Direction:
Keep only those lines of the records that include the string "OpenSCAD".

Data provided:
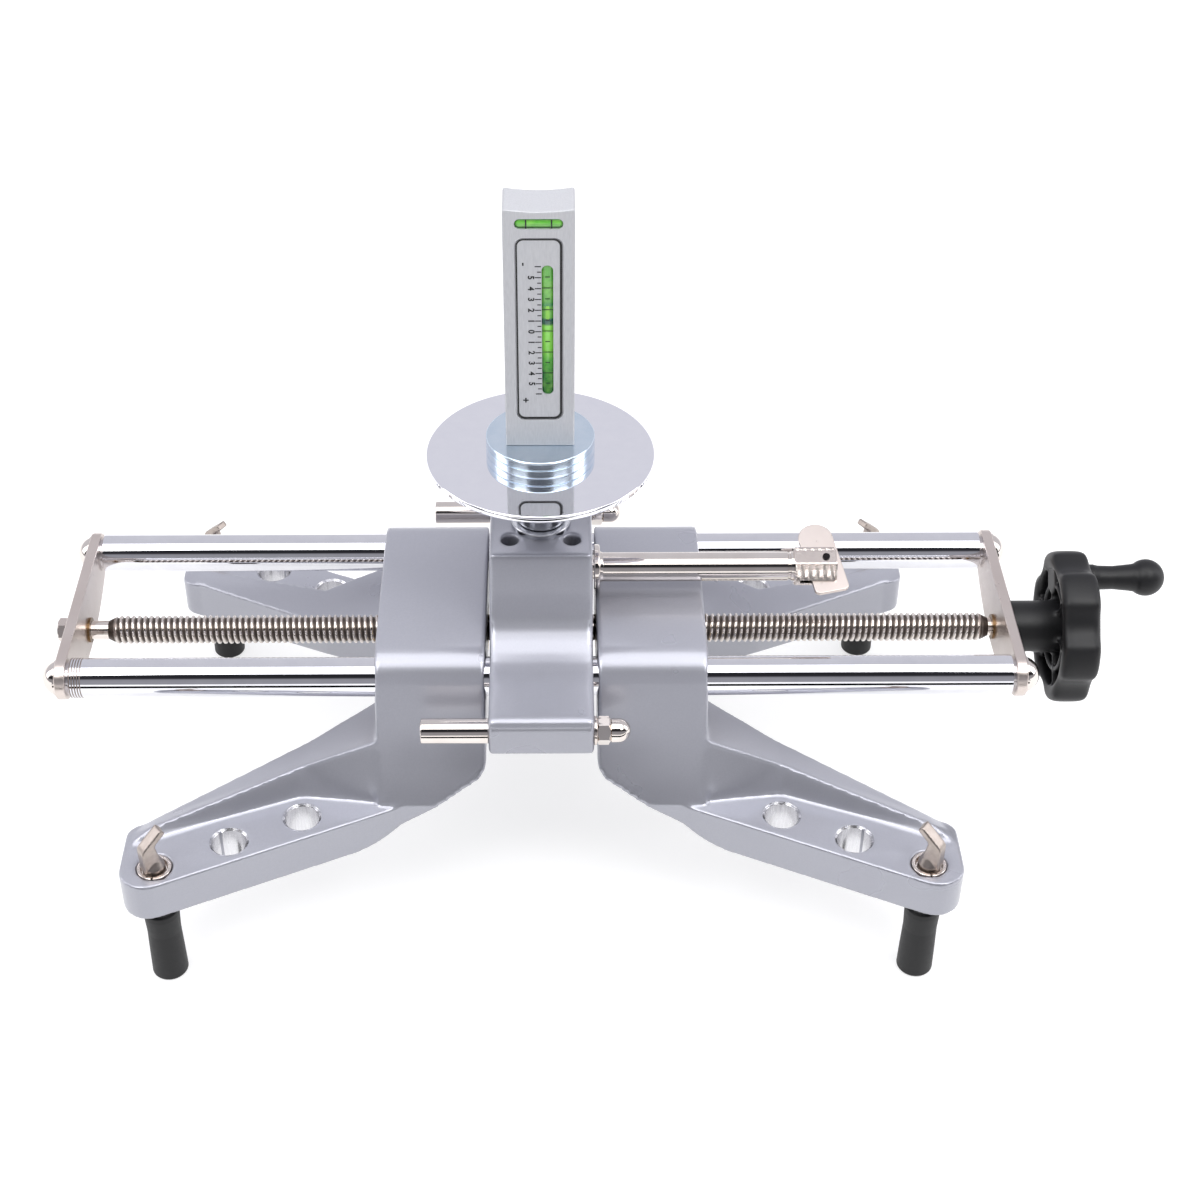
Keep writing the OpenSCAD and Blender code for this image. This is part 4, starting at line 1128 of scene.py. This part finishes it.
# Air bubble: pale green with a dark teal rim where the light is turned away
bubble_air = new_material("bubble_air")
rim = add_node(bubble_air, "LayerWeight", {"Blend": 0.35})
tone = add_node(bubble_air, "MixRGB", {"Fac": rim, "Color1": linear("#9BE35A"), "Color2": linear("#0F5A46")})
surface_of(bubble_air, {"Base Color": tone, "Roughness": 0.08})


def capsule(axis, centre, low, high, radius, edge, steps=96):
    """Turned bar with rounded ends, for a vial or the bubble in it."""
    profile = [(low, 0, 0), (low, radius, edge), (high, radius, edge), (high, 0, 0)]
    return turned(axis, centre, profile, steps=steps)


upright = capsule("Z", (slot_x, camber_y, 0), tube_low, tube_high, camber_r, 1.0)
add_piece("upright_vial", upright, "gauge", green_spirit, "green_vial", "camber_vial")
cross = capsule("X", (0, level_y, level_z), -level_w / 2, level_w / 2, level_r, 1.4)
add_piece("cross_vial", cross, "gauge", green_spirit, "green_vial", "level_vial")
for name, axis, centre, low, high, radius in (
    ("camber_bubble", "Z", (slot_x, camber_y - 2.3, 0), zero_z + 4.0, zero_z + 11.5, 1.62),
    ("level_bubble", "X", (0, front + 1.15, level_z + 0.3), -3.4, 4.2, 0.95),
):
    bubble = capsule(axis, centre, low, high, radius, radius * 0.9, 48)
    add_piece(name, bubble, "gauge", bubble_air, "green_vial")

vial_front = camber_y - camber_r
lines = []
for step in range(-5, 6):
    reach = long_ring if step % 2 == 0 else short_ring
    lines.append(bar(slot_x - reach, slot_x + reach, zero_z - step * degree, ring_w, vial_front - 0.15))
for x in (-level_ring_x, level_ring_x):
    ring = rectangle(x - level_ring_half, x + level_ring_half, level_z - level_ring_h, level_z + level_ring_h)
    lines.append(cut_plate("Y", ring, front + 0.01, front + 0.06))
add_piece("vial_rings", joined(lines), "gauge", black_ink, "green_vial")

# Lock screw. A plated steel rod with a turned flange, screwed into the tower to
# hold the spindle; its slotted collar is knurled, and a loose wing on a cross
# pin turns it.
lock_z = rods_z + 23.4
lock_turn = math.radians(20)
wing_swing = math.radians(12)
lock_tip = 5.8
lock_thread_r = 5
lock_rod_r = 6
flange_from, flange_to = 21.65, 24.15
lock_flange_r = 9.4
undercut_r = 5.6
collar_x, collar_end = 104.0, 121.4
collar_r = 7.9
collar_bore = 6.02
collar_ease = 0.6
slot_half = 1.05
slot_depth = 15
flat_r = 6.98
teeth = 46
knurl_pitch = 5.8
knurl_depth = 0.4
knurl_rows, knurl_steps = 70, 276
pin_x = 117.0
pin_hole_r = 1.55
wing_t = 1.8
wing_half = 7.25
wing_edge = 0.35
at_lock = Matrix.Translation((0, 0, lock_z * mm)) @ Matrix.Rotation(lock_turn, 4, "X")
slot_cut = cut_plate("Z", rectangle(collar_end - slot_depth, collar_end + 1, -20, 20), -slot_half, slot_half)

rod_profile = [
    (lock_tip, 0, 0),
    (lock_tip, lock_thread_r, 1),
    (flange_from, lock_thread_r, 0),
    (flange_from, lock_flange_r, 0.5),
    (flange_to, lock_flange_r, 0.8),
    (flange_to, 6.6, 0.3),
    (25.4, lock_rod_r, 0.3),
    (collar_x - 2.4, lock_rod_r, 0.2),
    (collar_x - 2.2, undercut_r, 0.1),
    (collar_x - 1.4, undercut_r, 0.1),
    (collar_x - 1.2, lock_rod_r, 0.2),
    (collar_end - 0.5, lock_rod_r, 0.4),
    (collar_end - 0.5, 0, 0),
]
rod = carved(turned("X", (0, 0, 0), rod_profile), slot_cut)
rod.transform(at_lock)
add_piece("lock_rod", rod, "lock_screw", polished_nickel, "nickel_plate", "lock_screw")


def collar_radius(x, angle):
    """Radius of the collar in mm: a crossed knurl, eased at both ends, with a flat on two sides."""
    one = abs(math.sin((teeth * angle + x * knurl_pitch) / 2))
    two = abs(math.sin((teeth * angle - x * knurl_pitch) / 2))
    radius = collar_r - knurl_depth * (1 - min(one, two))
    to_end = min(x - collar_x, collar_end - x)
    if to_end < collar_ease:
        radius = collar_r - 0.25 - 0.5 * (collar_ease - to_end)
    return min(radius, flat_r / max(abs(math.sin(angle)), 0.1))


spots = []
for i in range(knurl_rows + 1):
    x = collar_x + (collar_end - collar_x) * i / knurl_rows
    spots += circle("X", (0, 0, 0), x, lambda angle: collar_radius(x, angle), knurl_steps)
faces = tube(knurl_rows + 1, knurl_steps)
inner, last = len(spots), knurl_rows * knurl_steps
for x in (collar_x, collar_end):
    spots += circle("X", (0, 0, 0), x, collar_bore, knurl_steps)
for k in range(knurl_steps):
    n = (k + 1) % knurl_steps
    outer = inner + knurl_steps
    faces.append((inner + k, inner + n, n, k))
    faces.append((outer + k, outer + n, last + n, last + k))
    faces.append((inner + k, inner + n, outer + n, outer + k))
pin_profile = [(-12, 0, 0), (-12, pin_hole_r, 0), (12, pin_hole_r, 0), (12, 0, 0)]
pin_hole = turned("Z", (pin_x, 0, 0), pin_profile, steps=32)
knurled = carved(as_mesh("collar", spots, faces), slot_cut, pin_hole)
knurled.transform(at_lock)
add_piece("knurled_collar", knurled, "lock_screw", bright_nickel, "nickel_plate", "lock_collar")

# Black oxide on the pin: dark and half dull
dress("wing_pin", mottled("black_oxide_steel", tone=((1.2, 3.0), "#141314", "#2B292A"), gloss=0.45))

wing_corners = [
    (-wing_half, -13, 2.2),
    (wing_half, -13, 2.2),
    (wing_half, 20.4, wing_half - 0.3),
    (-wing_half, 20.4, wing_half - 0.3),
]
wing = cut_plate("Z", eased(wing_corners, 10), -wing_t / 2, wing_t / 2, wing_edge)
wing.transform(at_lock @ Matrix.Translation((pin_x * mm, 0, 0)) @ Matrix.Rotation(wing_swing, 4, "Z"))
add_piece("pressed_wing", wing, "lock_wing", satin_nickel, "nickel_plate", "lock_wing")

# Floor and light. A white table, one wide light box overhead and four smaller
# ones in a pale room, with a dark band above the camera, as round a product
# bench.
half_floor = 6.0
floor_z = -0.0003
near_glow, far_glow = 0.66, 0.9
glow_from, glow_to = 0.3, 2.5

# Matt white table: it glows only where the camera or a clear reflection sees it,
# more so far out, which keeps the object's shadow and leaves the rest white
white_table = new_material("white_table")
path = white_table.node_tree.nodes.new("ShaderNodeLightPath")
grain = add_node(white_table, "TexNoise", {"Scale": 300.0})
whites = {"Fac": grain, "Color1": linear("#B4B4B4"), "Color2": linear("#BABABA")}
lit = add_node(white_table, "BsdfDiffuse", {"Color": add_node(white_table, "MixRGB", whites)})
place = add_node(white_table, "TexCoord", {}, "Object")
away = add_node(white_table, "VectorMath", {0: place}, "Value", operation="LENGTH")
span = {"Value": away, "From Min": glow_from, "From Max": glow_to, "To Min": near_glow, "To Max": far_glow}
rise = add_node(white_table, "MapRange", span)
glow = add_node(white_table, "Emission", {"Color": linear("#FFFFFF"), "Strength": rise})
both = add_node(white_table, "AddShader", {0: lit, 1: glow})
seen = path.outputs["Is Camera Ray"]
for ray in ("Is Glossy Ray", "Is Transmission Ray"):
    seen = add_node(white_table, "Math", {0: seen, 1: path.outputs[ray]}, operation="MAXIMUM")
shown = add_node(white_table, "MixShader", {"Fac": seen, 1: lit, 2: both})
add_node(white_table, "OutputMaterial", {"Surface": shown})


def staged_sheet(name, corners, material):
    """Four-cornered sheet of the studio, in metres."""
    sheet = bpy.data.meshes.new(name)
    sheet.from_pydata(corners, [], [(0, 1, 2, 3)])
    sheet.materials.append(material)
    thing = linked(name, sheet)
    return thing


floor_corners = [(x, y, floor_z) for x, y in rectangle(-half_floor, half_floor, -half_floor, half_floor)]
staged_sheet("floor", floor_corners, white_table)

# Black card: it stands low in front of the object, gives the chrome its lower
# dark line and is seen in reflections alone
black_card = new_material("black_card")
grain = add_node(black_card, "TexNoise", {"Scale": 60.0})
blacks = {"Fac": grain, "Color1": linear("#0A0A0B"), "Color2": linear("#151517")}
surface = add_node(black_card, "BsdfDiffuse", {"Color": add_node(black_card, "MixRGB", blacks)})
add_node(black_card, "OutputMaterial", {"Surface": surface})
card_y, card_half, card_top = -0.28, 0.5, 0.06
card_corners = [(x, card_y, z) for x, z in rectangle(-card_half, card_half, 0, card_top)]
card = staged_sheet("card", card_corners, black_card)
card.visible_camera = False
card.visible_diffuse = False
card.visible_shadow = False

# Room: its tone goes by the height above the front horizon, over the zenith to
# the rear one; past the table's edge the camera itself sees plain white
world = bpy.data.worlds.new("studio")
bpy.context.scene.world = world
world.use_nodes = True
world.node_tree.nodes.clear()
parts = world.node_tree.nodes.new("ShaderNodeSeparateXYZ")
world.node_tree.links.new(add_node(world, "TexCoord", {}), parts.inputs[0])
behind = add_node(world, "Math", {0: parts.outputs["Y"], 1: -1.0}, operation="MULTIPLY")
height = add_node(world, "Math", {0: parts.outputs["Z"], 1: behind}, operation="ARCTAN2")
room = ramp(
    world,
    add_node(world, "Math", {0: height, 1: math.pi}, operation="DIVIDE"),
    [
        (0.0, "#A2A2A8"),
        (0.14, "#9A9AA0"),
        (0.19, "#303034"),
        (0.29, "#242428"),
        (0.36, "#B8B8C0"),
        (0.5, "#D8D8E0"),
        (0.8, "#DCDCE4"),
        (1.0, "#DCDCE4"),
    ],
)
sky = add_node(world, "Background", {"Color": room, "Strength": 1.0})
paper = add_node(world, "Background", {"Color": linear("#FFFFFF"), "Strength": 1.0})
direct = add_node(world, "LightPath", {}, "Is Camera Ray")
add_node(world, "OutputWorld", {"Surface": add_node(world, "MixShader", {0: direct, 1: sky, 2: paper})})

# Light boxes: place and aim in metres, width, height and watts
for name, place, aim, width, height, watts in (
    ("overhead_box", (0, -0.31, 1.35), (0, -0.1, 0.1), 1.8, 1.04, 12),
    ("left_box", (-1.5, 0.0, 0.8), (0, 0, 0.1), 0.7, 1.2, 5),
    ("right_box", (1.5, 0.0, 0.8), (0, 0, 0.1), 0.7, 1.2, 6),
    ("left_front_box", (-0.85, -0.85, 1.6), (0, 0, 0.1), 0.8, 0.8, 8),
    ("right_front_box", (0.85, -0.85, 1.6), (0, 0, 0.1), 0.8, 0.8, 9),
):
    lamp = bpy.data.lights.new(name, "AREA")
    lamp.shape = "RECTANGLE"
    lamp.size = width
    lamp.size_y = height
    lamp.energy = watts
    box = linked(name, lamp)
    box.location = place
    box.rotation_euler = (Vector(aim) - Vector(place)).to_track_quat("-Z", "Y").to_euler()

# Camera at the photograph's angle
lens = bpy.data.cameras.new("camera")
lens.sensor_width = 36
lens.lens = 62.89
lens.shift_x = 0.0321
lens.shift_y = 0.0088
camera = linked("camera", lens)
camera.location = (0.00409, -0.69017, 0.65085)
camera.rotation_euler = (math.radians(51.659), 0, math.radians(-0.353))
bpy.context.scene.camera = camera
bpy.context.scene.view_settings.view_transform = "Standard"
---
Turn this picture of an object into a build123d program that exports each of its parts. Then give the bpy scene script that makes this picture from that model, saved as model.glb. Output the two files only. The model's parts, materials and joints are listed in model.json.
--
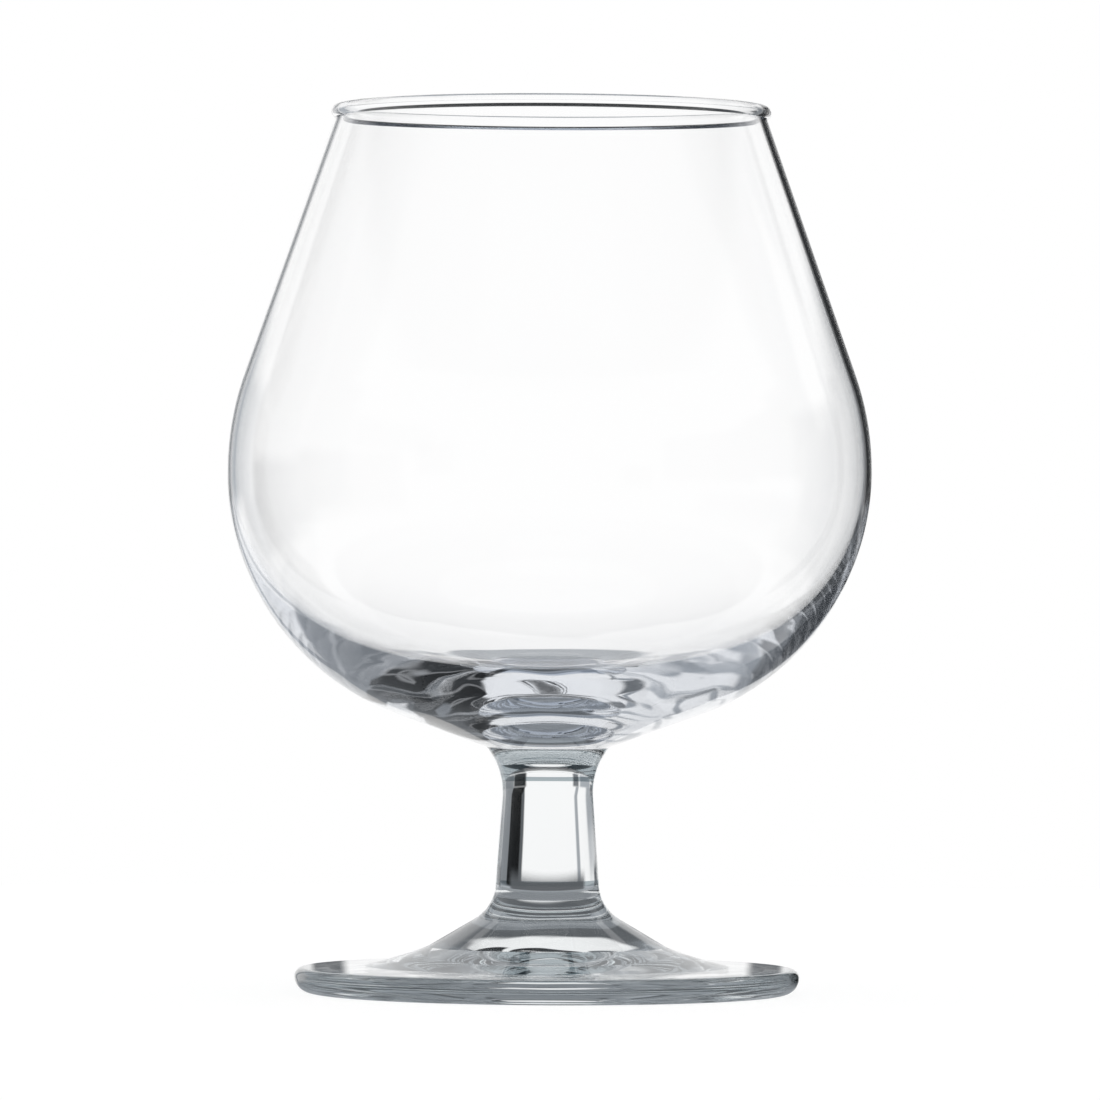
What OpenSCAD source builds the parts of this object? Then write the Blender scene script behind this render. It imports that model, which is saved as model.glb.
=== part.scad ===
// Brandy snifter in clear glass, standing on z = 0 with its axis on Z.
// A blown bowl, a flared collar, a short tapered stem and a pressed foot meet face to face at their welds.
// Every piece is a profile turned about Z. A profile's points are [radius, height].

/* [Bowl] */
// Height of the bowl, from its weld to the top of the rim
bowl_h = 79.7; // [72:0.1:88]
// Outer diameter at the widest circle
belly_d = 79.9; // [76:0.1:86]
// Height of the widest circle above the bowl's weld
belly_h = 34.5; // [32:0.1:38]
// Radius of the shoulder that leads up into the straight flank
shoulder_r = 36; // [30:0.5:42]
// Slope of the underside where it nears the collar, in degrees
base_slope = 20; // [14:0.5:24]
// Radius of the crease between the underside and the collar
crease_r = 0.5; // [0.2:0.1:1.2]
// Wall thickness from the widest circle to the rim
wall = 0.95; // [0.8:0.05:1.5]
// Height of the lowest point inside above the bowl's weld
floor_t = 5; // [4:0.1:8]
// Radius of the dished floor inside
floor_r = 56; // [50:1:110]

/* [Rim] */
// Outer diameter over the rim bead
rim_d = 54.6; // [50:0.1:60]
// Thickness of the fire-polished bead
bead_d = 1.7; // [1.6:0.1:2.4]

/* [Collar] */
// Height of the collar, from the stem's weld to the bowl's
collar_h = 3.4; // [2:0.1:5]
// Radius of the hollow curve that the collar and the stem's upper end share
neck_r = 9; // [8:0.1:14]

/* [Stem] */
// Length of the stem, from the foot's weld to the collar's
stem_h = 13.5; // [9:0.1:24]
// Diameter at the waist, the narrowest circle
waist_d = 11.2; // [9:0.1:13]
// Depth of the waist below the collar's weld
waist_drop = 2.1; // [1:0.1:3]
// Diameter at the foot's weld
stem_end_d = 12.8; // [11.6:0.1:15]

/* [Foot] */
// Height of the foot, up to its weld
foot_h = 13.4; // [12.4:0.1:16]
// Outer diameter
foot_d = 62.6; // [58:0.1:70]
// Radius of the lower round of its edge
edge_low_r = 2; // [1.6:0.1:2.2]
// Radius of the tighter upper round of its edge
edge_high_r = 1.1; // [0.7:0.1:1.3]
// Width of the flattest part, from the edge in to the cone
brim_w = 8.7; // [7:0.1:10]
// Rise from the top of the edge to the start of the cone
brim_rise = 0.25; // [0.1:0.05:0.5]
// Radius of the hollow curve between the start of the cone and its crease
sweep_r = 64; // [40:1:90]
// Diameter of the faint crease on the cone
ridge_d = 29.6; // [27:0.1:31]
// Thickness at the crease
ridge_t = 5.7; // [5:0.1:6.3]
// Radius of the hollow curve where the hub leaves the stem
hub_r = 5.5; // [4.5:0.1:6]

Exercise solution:
Keep writing the OpenSCAD and Blender code for this image. This is part 4, starting at line 1128 of scene.py. This part finishes it.
What OpenSCAD source builds the parts of this object? Then write the Blender scene script behind this render. It imports that model, which is saved as model.glb.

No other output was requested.